5. Promote your offers in social media. The promotion of your offers shouldn’t have to remain on your website. Use social media as a promotional vehicle by sharing links to the landing pages for your offers and briefly explaining their value in your tweets, Facebook/Google+/LinkedIn posts. Spend some time to build your social media reach so you can expose your offers to as large an audience as possible.

6. Use them in email marketing and lead nurturing. As we mentioned above, offers are critical to a business’ lead nurturing efforts, but you can also promote them using general email marketing as dedicated sends. Promote your new offer in a dedicated email send that only highlights that one offer and conveys its value. If it’s a very general offer that every buyer persona in your audience would enjoy regardless of their point in the sales cycle, send it to your entire list. If it’s a more targeted offer, segment your list, and send it only to the people to whom it will appeal.

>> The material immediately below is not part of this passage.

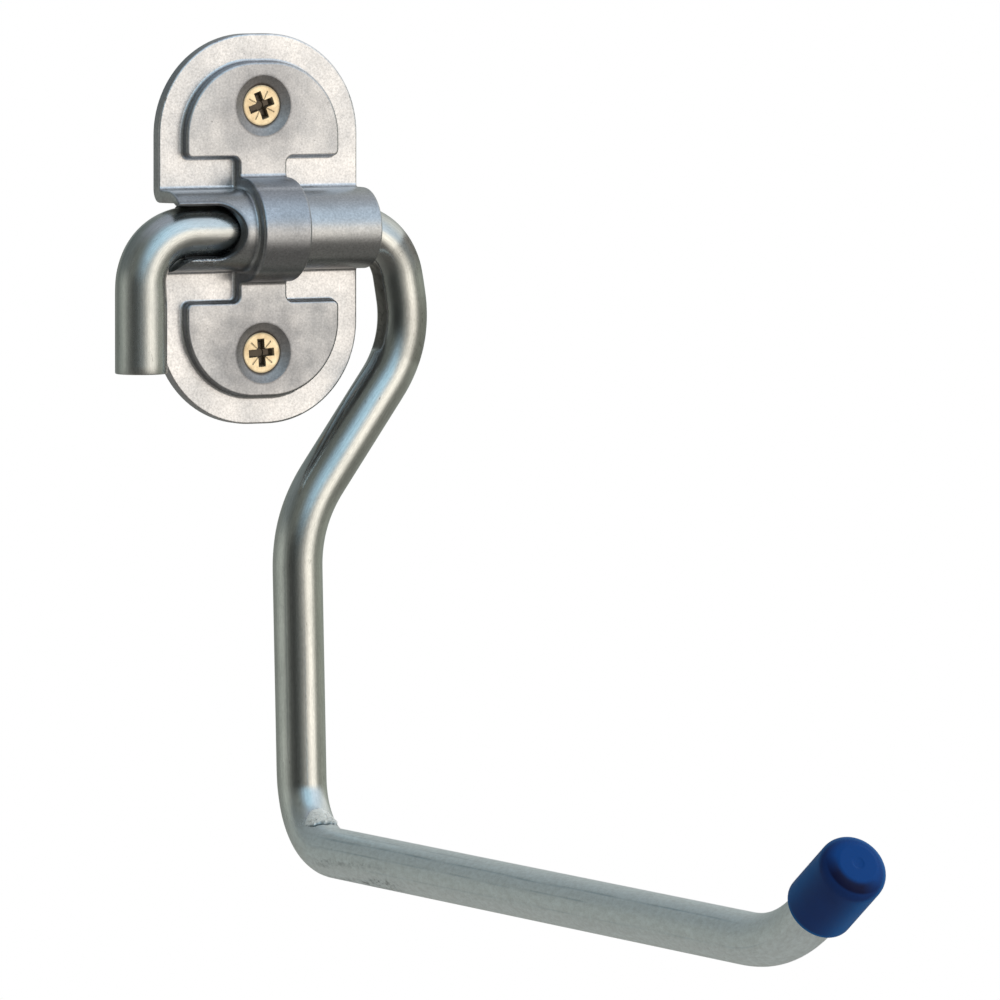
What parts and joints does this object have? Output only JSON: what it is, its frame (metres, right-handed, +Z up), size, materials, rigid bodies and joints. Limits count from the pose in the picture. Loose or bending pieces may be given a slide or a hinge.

7. Align offers with prospects’ point in the sales process. This is another one we’ve already talked about, but it’s worth emphasizing. Aligning the offers you use in your lead nurturing campaigns and in the CTAs on your website with a prospect’s likely position in the sales cycle will not only help to better qualify a lead, but it may also shorten the sales cycle, as a prospect will be much closer to a purchasing decision with a ton of knowledge about your business before he/she even talks to a sales person.

landing page analytics8. Track performance with your analytics software. Measure the performance of your offers. This will help you identify which types and topics of offers are successful in generating leads and customers so you can create more offers around those topics or in those formats, helping you become a much more effective marketer. Do your prospects prefer webinars to ebooks? Do they only care about certain topics that your offers are addressing? Use what you know to improve your lead generation and lead nurturing efforts in the future.